Het glas als een vlies tussen het intieme van de kunst en het publieke van de perceptie functioneerde als een vitrine en laat de indruk na van een museale zorgdragende conservatie.

Eerder maakte Michel Frère ook werken waarin de achterkant van het beschermglas op een monochrome wijze werd overschilderd op uitzondering van een grillige uitsparing met uitzicht op de korstige, weerbarstige verfmaterie.

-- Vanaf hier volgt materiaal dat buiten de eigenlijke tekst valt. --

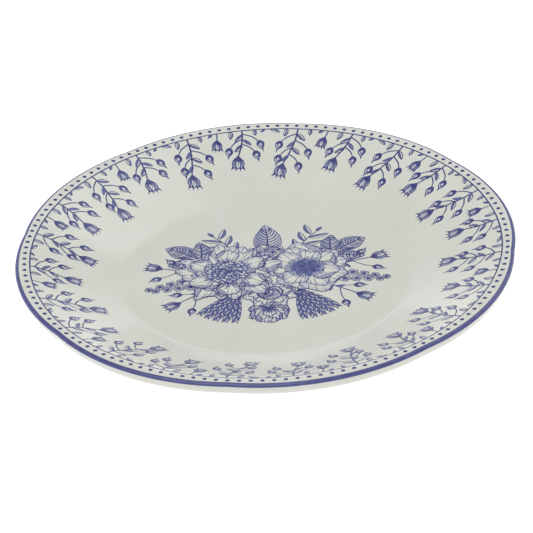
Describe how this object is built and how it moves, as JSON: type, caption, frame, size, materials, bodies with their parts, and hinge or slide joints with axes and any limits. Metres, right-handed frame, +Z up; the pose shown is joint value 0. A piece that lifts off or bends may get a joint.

De sculpturen van plaaster, brons en olieverf die zijn werken in Deurle omringen geven ook aan dat de kunstenaar op zoek was naar het abjecte; naar die vormen bepaald door de materie of door figuratieve ingevingen die geen oordeel vellen over de werkelijkheid.

Plastisch

Het werk van Michel Frère was 100% plastisch zonder toegevingen aan aanlokkelijke modegrillen van de tijd of aan concepten die het werk een aura en een zweem van intelligentie zouden verlenen. De schilderkunst van Michel Frère was doordrongen van romantische connotaties en vertoonde knipogen naar de 19e eeuw. Via het a-modieus “een vorm” geven van verf zette Michel Frère zich af tegen alle schilderkunstige “neo”-afleidingen ten tijde van de heftige restauratie van de schilderkunst vanaf de jaren tachtig.

Het blijft moeilijk geschikte woorden te vinden bij dit in se “klassieke” oeuvre dat niet zelden als “reactionair” werd bestempeld; ten onrechte omdat de tijd té verblindend was en té glanzend van zichzelf.

Om die reden een aantal aantekeningen van Michel Frère waaruit blijkt “hoe” intelligent en nuchter hij wel bezig was met zijn kunst.

“Ik lijst mijn schilderijen in om dezelfde redenen als de werken van Poussin in het Louvre ingelijst zijn. Ik bevind me in een continuïteit: schilderijen werden altijd ingelijst. Wat het glas betreft: ik hou van het glanzende uitzicht dat een schilderij erdoor krijgt. (…) Het schijnt dat de klassieke Grieken het schilderij opvatten als een scène die men ziet door een venster”.

“Als ik moet vergeleken worden met een collega, laat het dan Eugène Leroy zijn, die een buitengewoon schilder is. Ik ben met hem verwant door een bepaalde obsessie voor de matière die het onderwerp van het schilderij wordt, een werk dat laag na laag gebeurt, een apolgie van het berouw”.

“Aan de oorsprong van de dikte van mijn schilderijen ligt een ontevredenheid. (…) Het is een techniek die tegengesteld is aan de virtuositeit”.

“De klassieke opvatting van het modernisme als een breuk met de traditie is voorbijgestreefd, want de breuk is traditie geworden”.

Luk Lambrecht

Een fijne selectie werk van Michel Frère nog tot 6 maart in Museum Dhondt-Dhaenens in Deurle.